$TSLA’s Race Against Constraints

Bo knows $TSLA.

GP’s with a name portfolio company are coy with their humblebrag as they pitch new limited partners.  This isn’t the kid down the street who puts his Bo Jackson rookie card at the front of his card collection.  This is the clever neighbor who would only lead with Bo if there was a host of treasures to find deeper in the collection.  If that name portfolio company was $TSLA, then the story was simple, “The batteries are impossible to develop.  Once you have the battery, electric motors are much easier – which will allow the winner to dominate other lines of transportation. Existing auto makers can’t catch up to Tesla.”

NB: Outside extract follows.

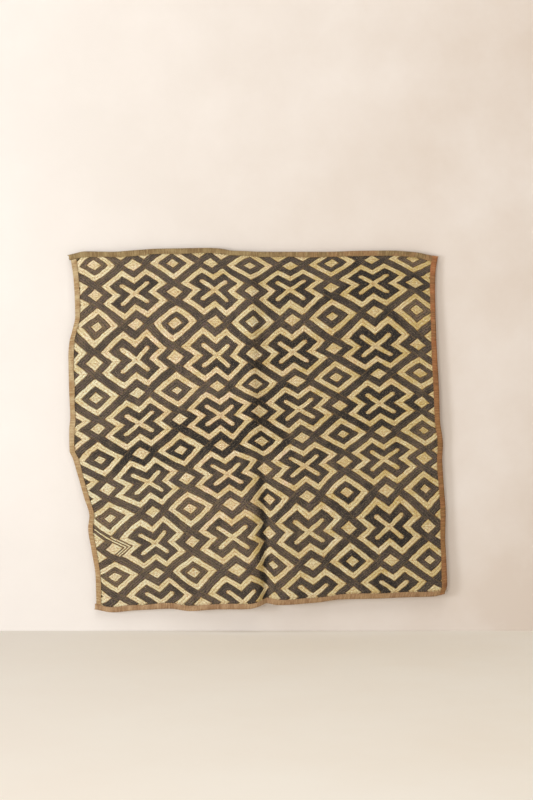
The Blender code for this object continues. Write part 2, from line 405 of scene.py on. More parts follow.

The investment thesis was that $TSLA would solve the battery constraint before auto makers could make the cultural change to a new energy system.  That was it – there was no secondary thesis around automated vehicles.  Everyone assumed $TSLA would then win the “learn-to-make-automobiles” constraint.

The constraint in a system is the rate limiter.  In a hydraulic system it is the narrowest pipe.  In a chemical reaction the constraint is the lowest available catalyst.  In Goldratt’s classic The Goal, his son’s scout troop is constrained by Herbie.  Herbie is the slowest on a hike.  The troop doesn’t finish until Herbie finishes.  No one goes faster than the constraint.

$TSLA looks to be losing the constraint race against traditional auto makers.  Model 3s aren’t shipping.  $TSLA’s constraint is becoming a legitimate manufacturer, which now appears to be harder for a new entrant than it is for an automotive maker to develop EV capabilities.